Ruddy, a friend of Trump, rejects accusations that Newsmax would further entrench and enflame polarisation during a Biden presidency. “I didn’t create the divide and when you look at what MSNBC and CNN did to this president, it’s horrific. They spent years poaching on a phony conspiracy theory involving Russian collusion and then now they’re claiming that we should heal and unite? I mean, hello, give me a break!

“We’re going to be loyal opposition, much like you have in Britain. We have a point of view. We’re going to be asking tough questions. We’re not calling for Joe Biden’s impeachment. We’re not going to call him illegitimate. All the things that the left did with Trump – we have no plans of doing that.”

Biden will need all of the skills of civility and conciliation that he learned in nearly five decades in politics

Bill Galston

Biden, a political moderate, has pledged to heal the divisions, cooperate with Republicans and be a president of all Americans.

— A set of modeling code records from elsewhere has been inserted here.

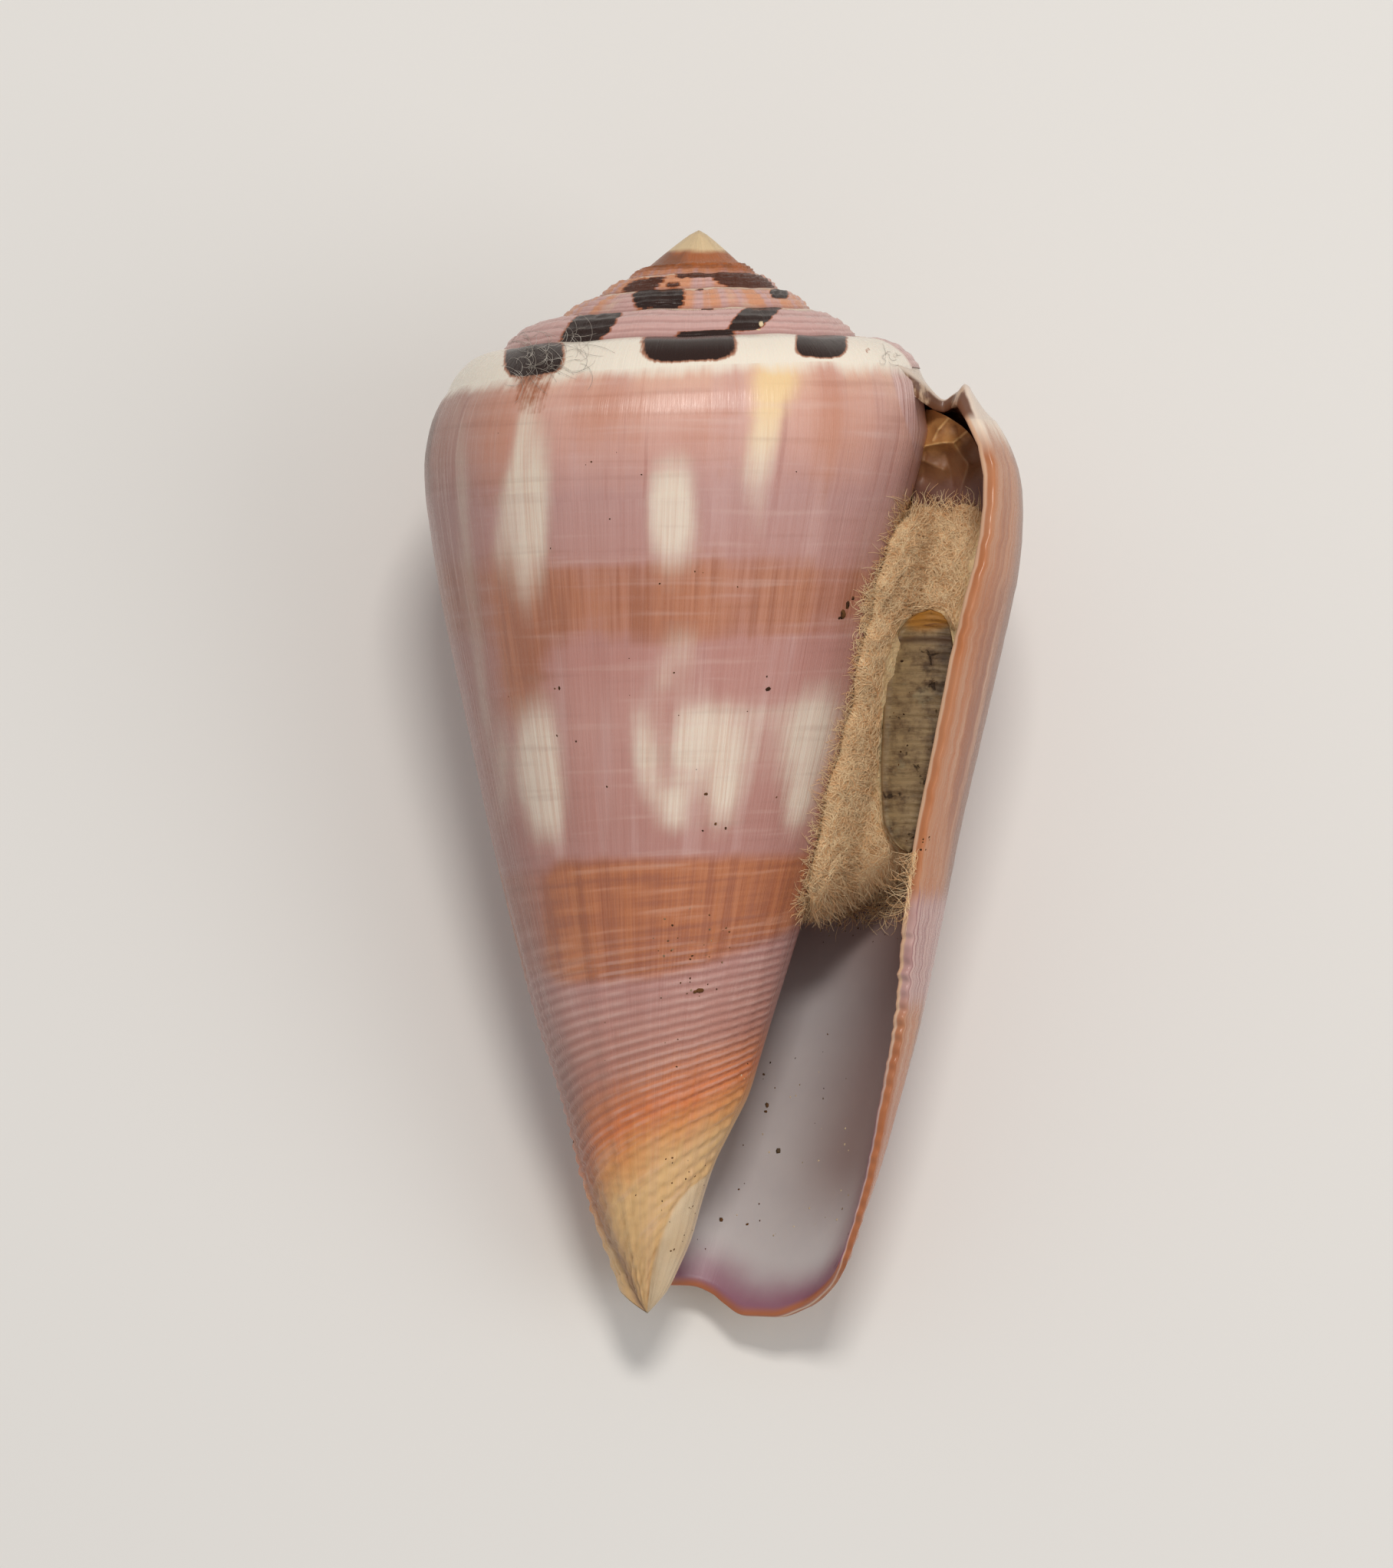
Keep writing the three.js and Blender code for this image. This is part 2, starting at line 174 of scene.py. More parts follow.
shoulder_depth = line([(FIRST, 9.1), (-260, 10.0), (-180, 10.9), (-90, 11.8), (0, 12.8), (LAST, 13)])


def shoulder(turn):
    turn = np.asarray(turn, float)
    grown = smooth(FIRST, FIRST + 60, turn)
    end = suture(LAST)
    depth = mix(end[1], shoulder_depth(turn), grown)
    r = mix(end[0], radius(turn, depth), grown)
    above = suture(turn + 360)
    early = turn <= FIRST + 1e-6
    return np.where(early, above[0], r), np.where(early, above[1], depth)


end_depth = line([
    (-180, LENGTH), (-150, 70.8), (-110, 70.0), (-80, 70.3), (-62, 70.4), (-50, 70.9), (-40, 71.6),
    (-26, 72.3), (-12, 72.3), (0, 71.5), (8, 70.6), (LAST, 68.8),
])
lip_turn = line([
    (13, 24), (16, 26), (20, 29), (28, 33), (40, 33), (46, 31), (51.5, 27), (58, 24), (63, 19), (67, 14),
    (72, 8),
])
notch_turn = line([(i / 6, t) for i, t in enumerate([29, 13, 9, 10, 19, 22, 24])])


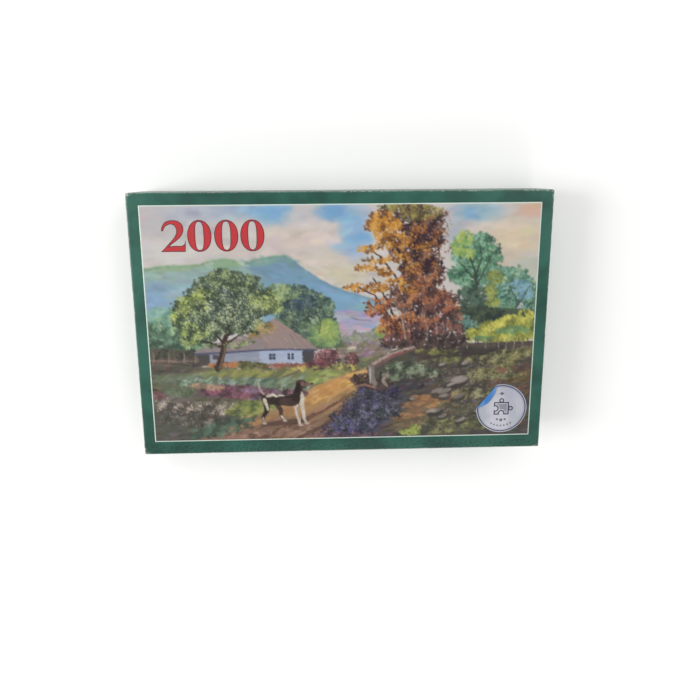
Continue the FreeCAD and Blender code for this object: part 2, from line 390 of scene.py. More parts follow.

With Trump still injecting poison into the system, it will be no easy task.

Bill Galston, a senior fellow at the Brookings Institution thinktank in Washington and former policy adviser to President Bill Clinton, said: “Much rides on Joe Biden’s shoulders. He will need all of the skills of civility and conciliation that he learned in nearly five decades in national politics to try to take the edge off the divisions.

“Healing, I think, will be a stretch, especially in the short term. But it is reasonable to believe that if he defines the tone and substance of his administration in a manner that’s most conducive to narrowing the gaps and also persuading people who feel excluded from the Democratic party coalition for one reason or another, that it’s not a hostile plot to undermine their way of life, then could be in a better place in two years than we are now. But I can tell the story either way.”